Este es el título de una colaboración de mi primo Luis Silié Carlo, publicada en Barcelona donde reside, a raíz de esta pandemia mundial que nos azota. Prometí comentarla y como lo prometido es deuda y ella constituye la razón del ¨conversatorio¨ de hoy con mis amables lectores. Él señala: «Todos hemos sentido una sensación de que algo va a suceder, un peligro, un hecho que sobreviene, es esa emoción, no precisamente de cobardía, pero de una activación del mecanismo de supervivencia que se activa dentro de nosotros, que nos dice que tenemos un peligro delante o por venir. Hablamos de una cadena de pensamientos que nos alerta de algo presente o futuro que nos causa incertidumbre porque no visualizamos correctamente su desenlace. A esto mi querido lector se le llama miedo.
Este temor, esa angustia real o imaginaria desencadena una serie de estímulos dentro de nosotros que suceden casi al mismo tiempo, sudoración, aceleración del corazón, respiración rápida, cuerpo tenso, comportamientos impropios de nosotros; ojo, y no siempre se manifiesta en todos por igual. Esta conducta siempre ha existido, mucho antes de la teoría del miedo de Sigmund Freud, animales y humanos son proclives a esta amenaza creada por un sentimiento innato¨.
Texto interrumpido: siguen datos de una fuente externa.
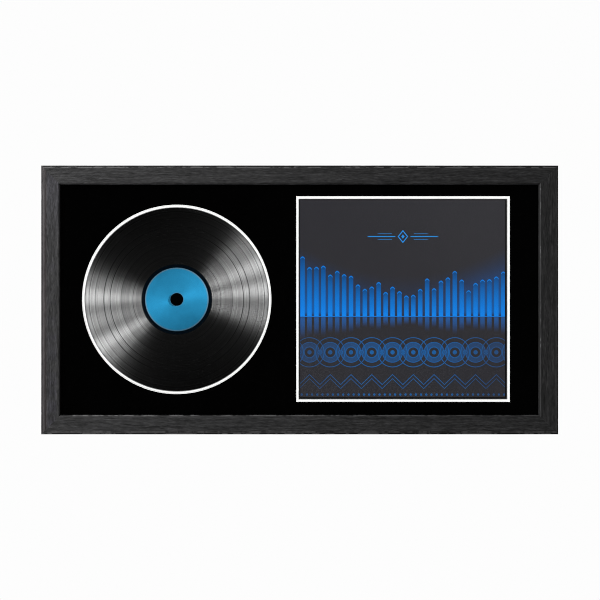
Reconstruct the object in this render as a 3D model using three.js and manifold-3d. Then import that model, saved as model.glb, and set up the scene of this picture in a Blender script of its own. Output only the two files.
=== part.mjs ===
// Record and cover display frame. Millimetres, +Z up, the front faces -Y.
// The origin is the centre of the back: the plane y = 0 holds the rear faces of the rails and of the
// backing board. Everything in the rebate lies at y < 0, and the hardware on the back at y > 0.
import * as THREE from "three";
import { mergeVertices } from "three/addons/utils/BufferGeometryUtils.js";
import Module from "manifold-3d";

const wasm = await Module();
wasm.setup();

// ---------------------------------------------------------------- driving dimensions

const FRAME_W = 775; // over the moulding
const FRAME_H = 403;
const RAIL_FACE = 29; // width of the moulding seen from the front
const RAIL_DEPTH = 22; // front to back
const REBATE_W = 6; // how far the lip covers the glass
const LIP = 5.7; // thickness of the lip in front of the glass
const OUTER_ROUND = 1.5; // eased outer arris
const SIGHT_ROUND = 4; // round-over at the sight edge
const MITRE_GAP = 0.28; // between two mitred ends, along each rail

const GAP = 0.3; // between layers that touch
const PACK_CLEARANCE = 0.8; // between the layers and the rebate, each side

const BACKING_T = 3;
const BOARD_T = 3; // mount board
const POCKET = 4.3; // depth between the mount board and the inner mat
const MAT_T = 1.4;
const GLASS_T = 2;
const LABEL_T = 0.2;
const COVER_T = 0.5;

// the record and its window
const DISC_X = -184.7;
const DISC_Z = 0.8;
const DISC_R = 150.8; // 12 inches
const DISC_HOLE_R = 3.62;
const DISC_LABEL_R = 48.3;
const DISC_T_LABEL = 2.4;
const DISC_T_GROOVES = 2.0;
const DISC_T_BEAD = 2.3;
const DISC_WINDOW_R = 137.7; // the inner mat's rear edge
const REVEAL = 4.5; // white seen round each window

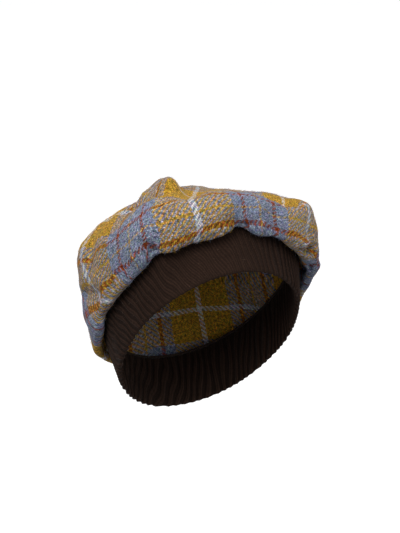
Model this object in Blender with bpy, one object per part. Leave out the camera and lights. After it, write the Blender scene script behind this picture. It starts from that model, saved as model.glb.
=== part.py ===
"""Tam o' shanter: a round tweed crown gathered onto a folded, ribbed knit band. Metres, +Z up.

The hat has the form it takes when worn, with its rim tilted back from the forehead to the nape.
The origin is the centre of the head opening, the wearer's left is +X and the front is -Y.
"""
import math
from collections import namedtuple

import bmesh
import bpy
import numpy as np

# The head opening and the knit band.
RIM_TILT = math.radians(40.0)
RIM_HALF_LENGTH = 0.099
RIM_HALF_WIDTH = 0.083
BAND_HEIGHT = 0.058
BAND_WALL = 0.0035
BAND_FLARE = 0.0093
BAND_LEAN_LEFT = 0.0093
BAND_LEAN_FRONT = 0.0058
RIBS = 128
RIB_RELIEF = 0.0007
BAND_ROUNDING = 0.0015

# The crown's cloth and its upright axis.
CLOTH = 0.0018
SEAM_GAP = 0.0004
SEAM_OVERHANG = 0.0008
SEAM_TURN = 0.0036
SEAM_DROP = 0.0050
SEAM_DROP_SHARE = 0.4
LIP_HALF_WIDTH = 0.0034
LIP_RISE = 0.0012
TUCK_SHARE = 0.3
AXIS_BACK = 0.020
TOP_HEIGHT = 0.134
COLUMNS = 80

# One row for each section of the crown, turning from the front by the wearer's right. The lip is
# where the cloth hangs lowest beside the band: off its face, and up from the rim. The side, the
# edge and the crest are a reach from the upright axis and a height above the origin.
Section = namedtuple(
    "Section", "turn lip_off lip_up side_reach side_z edge_reach edge_z crest_reach crest_z")
SECTIONS = (
    Section(0, 0.010, 0.023, 0.101, 0.109, 0.094, 0.127, 0.070, 0.134),
    Section(30, 0.010, 0.031, 0.100, 0.106, 0.092, 0.126, 0.068, 0.133),
    Section(60, 0.010, 0.034, 0.104, 0.095, 0.092, 0.117, 0.062, 0.130),
    Section(90, 0.010, 0.036, 0.107, 0.082, 0.093, 0.107, 0.060, 0.125),
    Section(120, 0.009, 0.036, 0.109, 0.077, 0.096, 0.098, 0.060, 0.121),
    Section(135, 0.010, 0.042, 0.108, 0.070, 0.095, 0.099, 0.060, 0.122),
    Section(155, 0.011, 0.052, 0.109, 0.058, 0.095, 0.103, 0.060, 0.126),
    Section(180, 0.011, 0.055, 0.109, 0.060, 0.096, 0.108, 0.062, 0.133),
    Section(210, 0.011, 0.055, 0.110, 0.062, 0.098, 0.112, 0.064, 0.135),
    Section(240, 0.012, 0.048, 0.110, 0.064, 0.099, 0.118, 0.068, 0.136),
    Section(270, 0.013, 0.036, 0.109, 0.068, 0.100, 0.122, 0.072, 0.135),
    Section(300, 0.010, 0.032, 0.110, 0.076, 0.100, 0.122, 0.072, 0.132),
    Section(330, 0.011, 0.021, 0.105, 0.096, 0.096, 0.118, 0.074, 0.125),
)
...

Coincido con todo lo expresado anteriormente, y veamos nosotros la anatomía del miedo, tomando en cuenta que por más que queramos nuestra valentía se ve frente al movimiento «mermada», por ejemplo, a ante el acercamiento sigiloso de una serpiente, la inquietante oscuridad en un bosque oscuro sin luna, la preocupación por la predicción presente y futura de esta pandemia o el acercamiento sospechoso de un extraño, sea peatón o motorista; todo esto siempre o en la mayoría de las ocasiones nos causará sobresalto. El miedo es una reacción natural que sirve para mantenernos alerta ante cualquier peligro y prepararnos fisiológicamente por si es necesario hacerle frente. Es una emoción básica de sobrevivencia, resultado de la evolución, pues nuestros ancestros lo desarrollaron hace millones de años como una reacción instintiva frente a los riesgos primitivos.
El estímulo de amenaza es recibido por el cerebro y este, en fracciones de segundos, desencadena una respuesta física mediante el sistema nervioso (sistemas nervioso autónomo y endocrino), liberando hormonas del estrés como el cortisol y la adrenalina. Entonces, posterior a ello se inicia una cascada de eventos: el ritmo cardíaco se acelera para proveer más sangre al cerebro para incrementar el estado de alerta y hacernos más lúcidos en la toma de decisiones rápidas. A su vez la presión sanguínea se eleva, con el fin de enviar más sangre a los músculos y tenerlos listos para la acción de si enfrentar o huir (por estímulo de las glándulas suprarrenales), las pupilas se dilatan permitiendo la entrada de más luz y así mejorar la visión; la respiración se agita porque los pulmones toman más oxigeno; la piel suda para acelerar la pérdida de calor; el hígado libera azúcar extra por si el cuerpo requiere mayor energía. Las glándulas hormonales segregan adrenalina como combustible.
Todos hemos experimentado las experiencias del miedo, desde la chancleta materna (la gran psicóloga, correctora de la infancia), los exámenes, las alturas, animales, etc., y ahora el coronavirus. Si toda esa cascada hormonal se mantiene resistida por un tiempo, por ejemplo, en el caso del estrés sostenido nos dañará: el corazón, nos hará hipertensos, diabéticos, con alteraciones digestivas, músculos tensos, decaimientos, envejecimiento, cansancios, derrames (ACV), estados de ansiedad, de pánico y depresión. Esto es correcto cuando hay un estímulo de riesgo momentáneo, pero ¿qué pasa cuando nuestros miedos son persistentes y desde el interior del propio cerebro? Si hoy a todos nos hacen un examen de sangre para valorar el miedo o nos examinan la amígdala cerebral (almendra profunda del sistema límbico) que es la estación central del miedo, notaremos que está trabajando permanentemente a su máximo, es decir, que al momento estamos siendo regidos de manera consciente o no por la biología del miedo. Vivir constantemente estresado, bajo el influjo de los procesos moleculares del miedo es nocivo. Evitemos el pánico, tiene un impacto negativo sobre la esperanza de vida, la salud y la felicidad de las personas, mata las células, entre ellas las neuronas. Luchemos por ser felices, sabemos que vamos a salir airosos de esta pandemia. No nos arredremos ante el ígneo bramar de este espinudo virus, sabemos que muy pronto desaparecerán los días grises de pavor espeso y llegaremos airosos al fastigio. ¡Y bien sabemos que volverán los encuentros, las tertulias, los abrazos y los besos!